O que é que tudo isto tem a ver com o papel das Instituições de Ensino Superior (IES)? À partida, basta apontar o dedo à ineficácia do Governo, chutar o problema para as autarquias e outras instâncias de decisão política e os dirigentes das Universidades e Politécnicos podem dormir descansados. Não está na sua esfera resolver um problema tão grande como o da gentrificação das cidades onde a instituição que governam está inserida. Será mesmo assim?

A premissa acima descrita estaria correta se cada uma das IES não fosse também agente ativo neste brutal processo de gentrificação das cidades. O subfinanciamento do Ensino Superior e a sua atual arquitetura institucional não só convidam como premeiam a procura de novas fontes de financiamento próprias. Num quadro económico onde a eterna promessa dos investimento avultados por parte de grandes empresas tecnológicas em investigação científica não se cumpre, os altos dirigentes das IES viram-se para uma política simples e altamente rentável. Redesenharam as ofertas formativas de forma a que o público alvo passe a ser o estudante internacional com capacidade para pagar duas, três, quatro, cinco vezes mais o valor das propinas que qualquer estudante nacional consegue suportar. Ao mesmo tempo, desresponsabilizam-se por investir em mais alojamento público e nessa tarefa contam até com a ajuda do Governo do Estado Central, que alinha na mesma política de assobiar para o lado. Em nome do aumento de receitas, temos IES a alinear património no centro das cidades que, mais tarde, se transforma num hotel ou num qualquer outro empreendimento turístico. A famosa “internacionalização do Ensino Superior” tem assentado mais ou menos nisto. Nada tem a ver com a colaboração institucional com Universidades estrangeiras. Hoje, não há muita diferença quando ouvimos as prioridades de alguns dirigentes máximos de IES e CEOs de empresas. Pedem menos Estado, mais empresas dentro da Academia.

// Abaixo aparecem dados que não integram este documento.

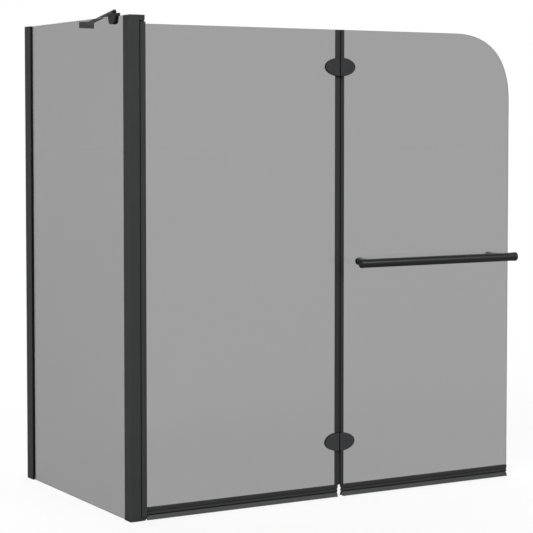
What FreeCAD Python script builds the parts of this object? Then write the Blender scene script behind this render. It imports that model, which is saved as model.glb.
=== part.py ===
# Folding two-leaf glass screen with a fixed side panel, for the corner of a bath.
# Origin: centre of the corner post's foot. +X runs along the folding leaves, +Y to the wall, +Z up.
import FreeCAD, Part
import math
import os

from FreeCAD import Vector

# Driving dimensions of the whole screen, in millimetres
screen_height = 1300.0
front_length = 1214.5
side_depth = 680.0
seam_distance = 638.3
post_width = 30.0
post_depth = 37.0
glass_thickness = 5.0
glass_arris = 0.6
leaf_setback = 10.0
side_setback = 5.5
leaf_top_drop = 22.0
seam_glass_gap = 9.0
fold_axis_offset = 2.3
cut_overrun = 2.0
parallel_share = 0.01

# Corner post and its ends
post_wall = 2.0
post_corner_radius = 1.6
post_rib = 2.0
post_pocket_depth = 15.0
glazing_strip = 1.2
glazing_web = 1.5
screw_port_radius = 3.2
screw_core_radius = 1.95
cap_height = 13.6
cap_chamfer = 1.2
cap_arm_reach = 15.0
cap_arm_depth = 20.0
cap_tongue_height = 9.0
tongue_clearance = 0.3
foot_height = 8.0
foot_screw_length = 18.0
cap_screw_length = 22.0
cap_screw_head_radius = 3.6
cap_screw_head_height = 2.2

# Soft strip in the post that brushes the round nose of the pivot stile
nose_strip_root_width = 4.4
nose_strip_root_depth = 1.6
nose_strip_neck_width = 2.0
nose_strip_lip_depth = 1.4
nose_strip_head_width = 3.6
nose_strip_head_depth = 0.7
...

Lá se foi o pergaminho da liberdade científica, o que o país precisa é de continuar a produzir mão de obra altamente qualificada para que as empresas possam usufruir dela sem obrigação de nenhuma contrapartida. E sim, se possível, tendo poder de alterar currículos e aprendizagens de modo a adequar melhor o que se aprende como o aumento da sua produtividade.

No dia em que houver coragem para avaliar seriamente o sistema de Ensino Superior Público em Portugal, talvez consigamos fazer uma leitura diferente sobre o papel do Regime Jurídico das Instituições de Ensino Superior, que vigora desde 2007 e nunca foi realmente avaliado. É a aplicação do Modelo Fundacional que parabeniza o Reitor (que se transformou num CEO académico) que aumenta propinas porque arrecada mais receita própria e penaliza quem prefere defender o Ensino Superior enquanto serviço público, gratuito e universal. É o convite a empresas para participarem na gestão da instituição enquanto são eliminados dos cadernos eleitorais para os seus órgãos os precários da investigação. É o aparecimento das ofertas de mestrados que custam dez mil euros para justificar a necessidade de uma gestão que se livre do Estado que só quer “nivelar por baixo”.

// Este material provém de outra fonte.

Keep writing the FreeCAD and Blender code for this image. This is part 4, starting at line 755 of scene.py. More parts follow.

O masterplan é tornar o Ensino Superior Público um produto apetecível para uma classe social de ricos que, neste ecossistema que gentrifica e privatiza o acesso a um serviço público, ainda utiliza a sua influência de classe para apontar o dedo ao quão “público” ainda são as Universidades portuguesas, como se desse fardo nos tivéssemos de livrar em nome de um desenvolvimento que só nos expulsa da cidade onde estudamos e nos promete um estágio não remunerado para estampar no CV mais tarde.